Hi Stephan,
Thank you for fixing this so fast (given that you are very busy
preparing your first release).
Maybe I should explain why I need to work on GenericTypes.
I am trying to make Apache MRQL run on Flink. MRQL is a query processing
and optimization system for large-scale, distributed data analysis,
built on top of Apache Hadoop, Hama, and Spark. MRQL queries are
SQL-like but not SQL. They can work on complex nested data (JSON, XML,
etc) and can express complex queries (pagerank, matrix factorization,
etc). Let me make this clear first: Flink doesn't really need a query
language. Flink programs are like queries because operations are
collected and optimized. This gives Flink an edge over Spark. The reason
I want to port MRQL to Flink is for the benefit of our project only: we
want our queries to run on multiple platforms so that users can play and
experiment with these systems without having to learn their APIs and
without changing the queries. So I am not interested in the Flink
optimizations (which is a shame, I know) since our system has it's own
optimizer (which is currently not cost-based). So, to make the story
short, the MRQL data model is like AVRO since it must support complex
types. So the getKey methods must map an AVRO-like object to another
AVRO-like object (the key). It doesn't mean that the key is the same as
the value. It's fully understandable (and expected) that I will not be
able to use the benefits of the Flink optimizer much on GenericTypes.
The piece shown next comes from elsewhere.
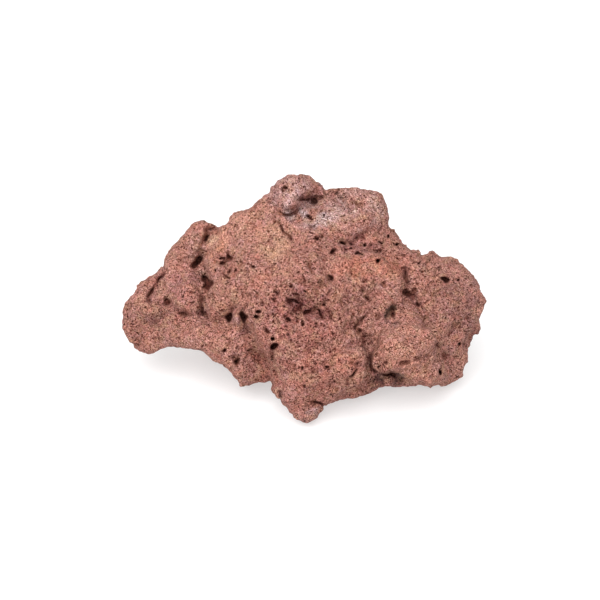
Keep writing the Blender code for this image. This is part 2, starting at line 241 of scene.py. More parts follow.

Anyway, I am in the process of learning Flink and I will probably bother
you with more questions later (but I will wait for the first Flink
release first, since this will keep you busy for a while).
Thanks for your help
Leonidas
On 07/30/2014 08:09 PM, Stephan Ewen wrote:
Addendum: I made a quick fix for the POJOs to support the expression
keys for reducers. The example from the above mail works with the code
in this branch:
https://github.com/StephanEwen/incubator-flink/commits/pojofix
On Thu, Jul 31, 2014 at 3:06 AM, Stephan Ewen <[email protected]
<mailto:[email protected]>> wrote:
Yep, there is a flaw in the POJO Code, it incorrectly replaces the
GenericTypes:
@Leonidas: To explain what is going on:
- Flink determines the types of the functions via reflection and
build up its own model of representing them at runtime. It handles
basic types (int, String, double, ...), arrays, and tuples in a
special way, the rest is treated in a generic fashion. The FData
class is such a "generic" type in flink.
- We recently added experimental code to analyze those types and
represent their contained fields in a transparent way. Those are
the POJO types, the code at the bottom illustrates what they can do.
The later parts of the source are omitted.